Niamh Horne nodded in agreement. Michael Lowenthal’s expression was as serious and dutiful as hers, but I suspected that he was not entirely displeased to be advised that there was nothing we could do. He was still in possession of the opinions he’d expressed in his trumped-up dialog with Julius Ngomi. He thought that Earth was unlikely to be as badly hit in any AI war as any place where posthumans depended on machines for the most elementary life-support. Horne, who had reached exactly the same conclusion, had far more cause to be deeply anxious about her nearest and dearest, and about the possibility of having a life to return to if she ever got out of Polaris.

“We’re vulnerable here,” she said. “We have to do what we can to secure the position. It might be a long time before we can get out, unless we can reach Charity— and even that might be a case of leaping from the frying pan into the fire. Can we reach Charity, do you think?”

She was hoping that Polaris might actually have landed on the comet core in which the Ark had hitched a ride back in the 2150s, and might still be close at hand. The fact that the supplies had been transferred lent some hope to that hypothesis, but the fact that we were spinning — presumably while moving at a constant velocity — while Charityhad been accelerating under fuser power suggested otherwise.

“I doubt it,” I admitted. “I doubt that we can even get out to the surface to look around, unless someone took the trouble to leave a cache of spacesuits behind when the would-be colonists left.”

“I’d feel a lot safer if we could find smartsuits of any kind,” Lowenthal put in. “Do you know whether we have any IT?”

I shook my head, wearily. I shouldn’t have been tired, given that I’d been in a VE cocoon for days and that the pull of gravity was so feeble, but I felt exhausted in body and mind alike. “I don’t feel like a man with good IT,” I said. “I suspect that the bots la Reine pumped into us suffered the same disintegration of control as her other subsidiary symptoms. It’ll take a couple of days to piss them all away, but that’s probably all they’re good for.” Again there was room for hope — but not for overmuch optimism.
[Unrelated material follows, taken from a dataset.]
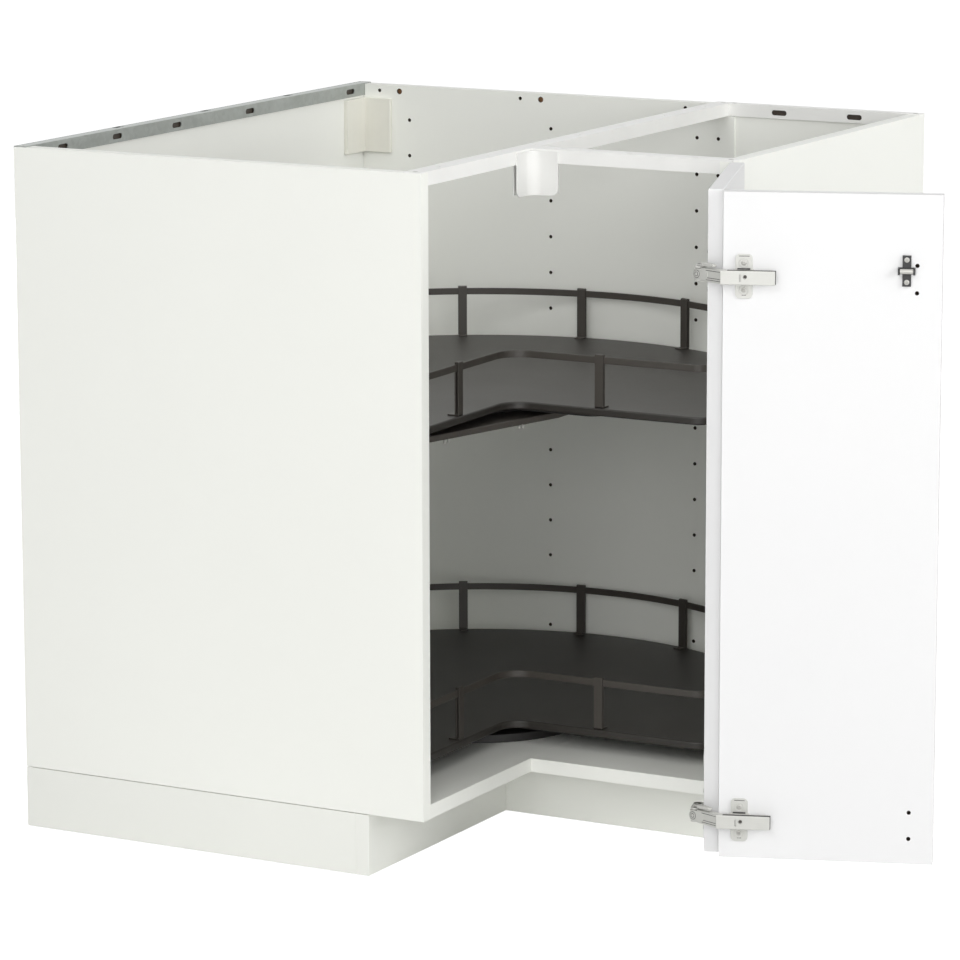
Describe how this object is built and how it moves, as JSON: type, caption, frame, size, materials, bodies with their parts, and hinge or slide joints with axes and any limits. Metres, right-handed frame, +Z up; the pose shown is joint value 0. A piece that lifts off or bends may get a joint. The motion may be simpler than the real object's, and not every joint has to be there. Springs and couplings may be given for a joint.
{
  "type": "corner carousel cabinet",
  "caption": "Corner kitchen base cabinet with an L-shaped carcass, revolving three-quarter round shelves with guard rails, and a hinged folding pair of corner doors.",
  "frame": {"origin": "the room corner at floor level, where the cabinet's two rear sides meet", "axes": "+X along the right-hand wall, -Y along the left-hand wall, +Z up"},
  "size_m": [1.2131, 0.864, 0.88],
  "materials": {
    "white_board": "smooth white melamine board, satin",
    "raw_wood": "raw hardwood",
    "galvanised": "galvanised sheet, dull",
    "white_metal": "white powder coat, satin",
    "zinc": "zinc plated, satin",
    "white_plastic": "white moulded plastic",
    "cream_plastic": "cream moulded plastic",
    "black_plastic": "black moulded plastic",
    "cream_board": "cream melamine board, satin",
    "dark_board": "dark brown-grey laminate, satin",
    "dark_metal": "dark brown-grey powder coat, satin",
    "black_metal": "black powder coat, satin",
    "nickel": "satin nickel plate",
    "door_white": "white foil-wrapped board, satin"
  },
  "bodies": {
    "carcass": {"left_side_panel": "white_board", "right_side_panel": "white_board", "back_side_panel": "white_board", "dowels": "raw_wood", "rear_panel_left": "white_board", "rear_panel_right": "white_board", "bottom_panel_main": "white_board", "bottom_panel_wing": "white_board", "rear_rail_left": "galvanised", "rear_rail_right": "white_metal", "front_rail_long": "white_metal", "front_rail_short": "white_metal", "rail_screws": "zinc", "rail_corner_cover": "white_plastic", "rear_corner_angle": "cream_plastic", "leg_tubes": "black_plastic", "plinth_side": "cream_board", "plinth_front_left": "cream_board", "plinth_front_right": "cream_board", "plinth_clips": "black_plastic", "support_beam": "dark_metal", "beam_brackets": "dark_metal", "beam_screws": "zinc", "upper_turntable_base": "black_metal", "lower_turntable_base": "black_metal", "cabinet_hinge_plates": "nickel", "cabinet_hinge_arms": "nickel", "hinge_screws_cabinet": "zinc"},
    "upper_carousel": {"upper_turntable_plate": "black_metal", "upper_shelf": "dark_board", "upper_guard_strip": "dark_metal", "upper_guard_posts": "dark_metal"},
    "lower_carousel": {"lower_turntable_plate": "black_metal", "lower_shelf": "dark_board", "lower_guard_strip": "dark_metal", "lower_guard_posts": "dark_metal"},
    "hinge_links": {"cabinet_hinge_links": "nickel"},
    "inner_door": {"door_hinge_side": "door_white", "cabinet_hinge_cups": "nickel", "corner_hinge_cups": "nickel", "corner_hinge_pins": "zinc", "hinge_screws_inner_door": "zinc"},
    "free_door": {"door_free_side": "door_white", "corner_hinge_arms": "nickel", "corner_hinge_covers": "nickel", "corner_hinge_plates": "nickel", "hinge_screws_free_door": "zinc", "catch_bracket": "black_plastic", "catch_screws": "zinc"},
    "catch_roller_body": {"catch_roller": "zinc"},
    "foot_1_body": {"foot_1": "black_plastic"},
    "foot_2_body": {"foot_2": "black_plastic"},
    "foot_3_body": {"foot_3": "black_plastic"},
    "foot_4_body": {"foot_4": "black_plastic"},
    "foot_5_body": {"foot_5": "black_plastic"},
    "foot_6_body": {"foot_6": "black_plastic"}
  },
  "joints": [
    {"name": "upper_carousel_turn", "type": "hinge", "parent": "carcass", "child": "upper_carousel", "pos_m": [0.42, -0.42, 0.536], "axis": [0, 0, 1], "range_deg": [-360, 360]},
    {"name": "lower_carousel_turn", "type": "hinge", "parent": "carcass", "child": "lower_carousel", "pos_m": [0.42, -0.42, 0.118], "axis": [0, 0, 1], "range_deg": [-360, 360]},
    {"name": "door_swing", "type": "hinge", "parent": "carcass", "child": "inner_door", "pos_m": [0.8627, -0.5891, 0.48], "axis": [0, 0, 1], "range_deg": [-110, 0]},
    {"name": "hinge_link_swing", "type": "hinge", "parent": "carcass", "child": "hinge_links", "pos_m": [0.8627, -0.5891, 0.48], "axis": [0, 0, 1], "range_deg": [-55, 0]},
    {"name": "door_fold", "type": "hinge", "parent": "inner_door", "child": "free_door", "pos_m": [0.94041, -0.83505, 0.48], "axis": [0, 0, -1], "range_deg": [0, 75]},
    {"name": "catch_roller_turn", "type": "hinge", "parent": "free_door", "child": "catch_roller_body", "pos_m": [1.17662, -0.77356, 0.7905], "axis": [-0.9397, -0.342, 0], "continuous": true},
    {"name": "foot_1_turn", "type": "hinge", "parent": "carcass", "child": "foot_1_body", "pos_m": [0.06, -0.06, 0], "axis": [0, 0, 1], "continuous": true},
    {"name": "foot_2_turn", "type": "hinge", "parent": "carcass", "child": "foot_2_body", "pos_m": [0.06, -0.804, 0], "axis": [0, 0, 1], "continuous": true},
    {"name": "foot_3_turn", "type": "hinge", "parent": "carcass", "child": "foot_3_body", "pos_m": [0.439, -0.804, 0], "axis": [0, 0, 1], "continuous": true},
    {"name": "foot_4_turn", "type": "hinge", "parent": "carcass", "child": "foot_4_body", "pos_m": [0.439, -0.439, 0], "axis": [0, 0, 1], "continuous": true},
    {"name": "foot_5_turn", "type": "hinge", "parent": "carcass", "child": "foot_5_body", "pos_m": [0.804, -0.439, 0], "axis": [0, 0, 1], "continuous": true},
    {"name": "foot_6_turn", "type": "hinge", "parent": "carcass", "child": "foot_6_body", "pos_m": [0.804, -0.06, 0], "axis": [0, 0, 1], "continuous": true}
  ],
  "couplings": [
    {"joint": "hinge_link_swing", "follows": "door_swing", "ratio": 0.5}
  ]
}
“It could be worse,” Horne said, valiantly.

“It already is, for la Reine,” I pointed out. “We might be able to find out more if we can find the occupant of the tenth cocoon. If we’re lucky, he or she might have the technical expertise to get the communication systems working.”

“If he intended to be helpful,” Lowenthal said, “he wouldn’t have gone into hiding.”

“We don’t know that the person’s hiding,” I pointed out. “If it is a person.”

“What’s the alternative?” Horne asked, not making it clear whether she meant the alternative to the hypothesis that the individual in question was hiding or that the individual in question was a person.

“La Reine might have made herself an autonomous organic body to serve as a refuge if and when her conventional hardware got blasted,” I said. “She’d already made provision to save us if things went from bad to worse, so it would only have been sensible to make whatever use of the same escape route she could. If she did set up something of that sort, though, she might well have been quixotic enough to let Rocambole take advantage of it instead. That was the impression I formed, at any rate. Whoever the extra person is, he or she probably went into the tunnels looking for something — something that would help us all. More machinery, smart or dumb.”